In the KS domain it has been widely used: structured libraries of behavior; client-server approach; hierarchical cases and domain specific indexing; two-level model with kernel and coordinating module; three layers: semantic, syntactic and lexical for structured processing; a hierarchical architecture modeling and inference; an object-oriented organizational layering; intentional layer over extentional; layering by generalization of schemas; hierarchical structuring of models; dual hierarchy, by structure and logic of data; three layers structured by human-computer interaction; a layered agents society.
In this approach the layering permits structured abstraction, conflict resolution by a higher level, different approaches at different layers, control and management, changeability and user involvement.

 

OK systems vs. other KS​

The essence of the approach is it’s softness, a very popular feature in many KS and general AI: fuzzy rules and terms; fuzzy logic in imprecise language systems; fuzzy qualitative constrains; fuzzy analysis; fuzzy inference integrated with neural network; fuzzy logic modeling.
It should be emphasized that though the layering concept has a linear structure connotation, the gestalt component certainly enables a much more complex architecture.
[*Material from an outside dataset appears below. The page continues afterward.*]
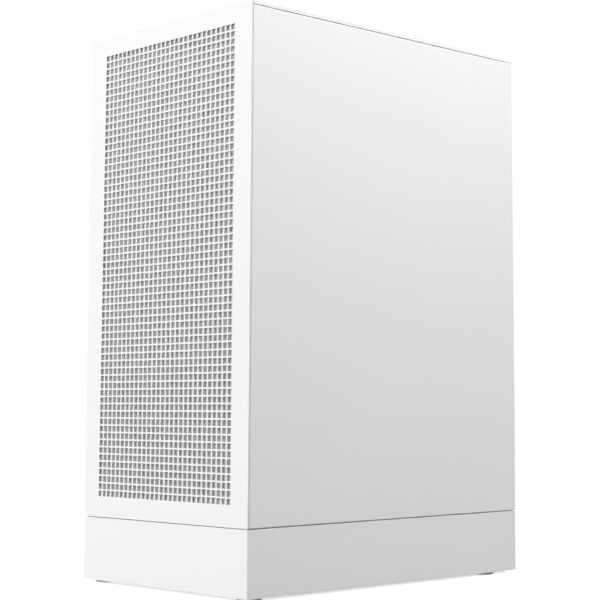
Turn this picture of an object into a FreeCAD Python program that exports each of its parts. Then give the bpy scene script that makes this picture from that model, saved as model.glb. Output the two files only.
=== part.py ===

The gestalt makes the structure dynamic rather than static, it actively and intelligently intermediates at each layer and between layers and directs the intermediate results. It’s rather a network of many possible interconnections and interactions between the different components of the system. The gestalt chooses at each stage the next path to be taken. The choice defines the layering, i.e. the sequence of nodes in certain order, of data processing, along the chosen path.
Such a distributed approach was adopted in multi-agent societies; multi-agent systems; distributed multi-agent environments.
The KS could be seen as a model of multi-agent society with one, very clever, best-connected agent, as the ruler.